Everyone is shouting words of encouragement, “Go on, just do a shallow dive over the weeds, it’s only a little swim to the clear water, it’ll only take a couple of seconds and you’ll be there.” They sound encouraging, but I’m not feeling encouraged. A few times I almost do it. Take a big breath, and ready myself for the launch, but I’m frozen to the spot with fear. Then it occurs to me that the sand is still sucking at my sandal enclosed feet, and I think, shit, what if I go the shallow dive over the weeds, but my feet stick in the sand ? Man, I’ll be like, flat on my face in the water, over the weeds, floundering my arms around, then I’ll touch weeds, then I’ll panic, then I’ll drown. Not cause I can’t swim, but cause I’m scared of weeds.
Now I’m pathetic AND panicked.
I gain assurances from my teacher that she really will jump in and save me if I begin to drown. I have to do it. I said I would. I take a final deep breath and launch myself over the weeds doing this weird arse half breast-stroke half doggy paddle uncoordinated swimming. My support crew is behind me, so they can’t see I have my eyes shut. I was too scared to have them open in case I saw weeds. Now, the water was pretty cold, which took my breath away to a certain degree, but the words that next came out of my mouth were more distorted due to fear than cold. The panic takes hold with a vengeance and I start yelling out, “An ah oer na eeds et ? An ah oer na eeds et ?” (that’s panicked Trish for, “Am I over the weeds yet?”)

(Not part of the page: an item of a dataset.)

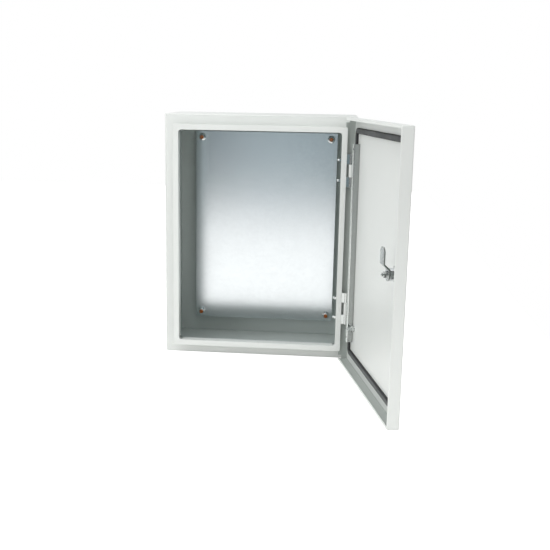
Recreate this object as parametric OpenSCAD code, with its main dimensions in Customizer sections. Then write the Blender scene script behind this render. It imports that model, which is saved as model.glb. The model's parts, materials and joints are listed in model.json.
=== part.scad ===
// Steel wall enclosure, single door, raised front lip, galvanised mounting plate.
// Origin: centre of the four wall fixings, on the outer face of the back panel.
// X runs to the right, Z up, and the front of the cabinet looks along -Y.

/* [Body] */
// Width of the body over its side walls
body_w = 390; // [340:5:600]
// Height of the body
body_h = 500; // [460:5:800]
// Depth from the back face to the recessed front frame
body_d = 175; // [140:5:300]
// Thickness of the body sheet
sheet = 1.5; // [1.2:0.1:2]
// Outside radius of the bent edges
edge_r = 3; // [2.5:0.5:5]

/* [Front lip] */
// Width of the recessed frame outside the lip
gutter_w = 20; // [18:1:22]
// Width of the flat face that the gasket meets
lip_w = 11; // [9:1:13]
// Height of the lip in front of the recessed frame
lip_h = 18; // [17:0.5:20]
// Corner radius of the opening
opening_r = 6; // [3:1:10]
// Corner radius of the lip's outer edge
lip_outer_r = 3; // [2:1:6]

/* [Door] */
// Distance that the door's edge stays inside the body's edge
door_inset = 1; // [0.5:0.5:1.5]
// Depth of the door from its rim to its outer face
door_depth = 21; // [21:0.5:23]
// Gap between the door's rim and the recessed frame
door_gap = 4; // [4:0.5:5]
// Thickness of the door sheet
door_sheet = 1.5; // [1.2:0.1:1.5]
// Width of the return along the top, bottom and free edges
door_return = 5; // [4:1:8]
// Length of the relief at the rim's corners
door_relief = 8; // [6:1:10]
// Angle at which the door stands, 0 when it is shut
door_open = 102.5; // [0:0.5:110]

/* [Gasket] */
// Width of the foam gasket
gasket_w = 12; // [10:1:14]
// Thickness of the foam gasket
gasket_t = 5; // [4:0.1:5]
// Corner radius of the gasket's outer edge
gasket_r = 10; // [7:1:14]

/* [Hinges] */
// Distance of the hinge axis inside the body's side
hinge_inset = 10.5; // [10:0.1:10.8]
// Distance of the hinge axis in front of the recessed frame
hinge_out = 16; // [15.8:0.1:16.4]
// Distance of the upper hinge's middle from the top of the body
hinge_top = 105.5; // [85:0.5:130]
// Distance of the lower hinge's middle from the bottom of the body
hinge_bottom = 111.5; // [85:0.5:130]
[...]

It’s got me buggered how anyone understood me, but they start yelling back, “Yes, you’re over the weeds now, you’re over the weeds, you can stand up now.”
I roll over onto my back and see that I’m well clear of the weeds. In fact, I’ve made it to the middle of the pool. And even as the relief is washing over me a fresh wave of panic sets in. I have to stand up. I can’t even tell you why I was scared to stand up. Maybe the uncertainty of the depth of the water ? What if I couldn’t touch the bottom ? What if I could ? Hey, I know I’m not making sense. So I flutter my little sandal clad feet down and find the bottom, and stand up in water that barely reaches my waist. I feel like a prize dick. I measure the temperature of the water. 17ºC. Any frikken wonder I’m cold. Then it hits me, I’ve gotta get back over those weeds, and this time I’ll have to keep my eyes open cause I have a rather small landing strip of bare sand to aim for. I make my way back to the edge of the weeds and attempt to just walk over them, but the first two steps I try to take land on wonky weed covered rocks. I can’t do it. I tell my water support person to get ready, 'cause she’s gonna have to catch me when I get back over the weeds. Poor skinny lil thing she is, having me launch my fat arse at her. I dive over the weeds and find myself on my knees on the sandy strip, with my arms wrapped around her thighs, holding on for dear life. I have no pride.
My support crew help me out of the water and hand me back my sarong. Everyone thinks I’m so funny and silly. Hmmmpf … I wrap my sarong around my shoulders and wander off to find more specimens thinking, they may think I’m funny and silly, but I know I’m brave. I’m like a super hero. I braved the weeds and rocks and beasties. Puh … funny and silly. I’m a bloody legend !
Well … at least no one had to jump in and save me.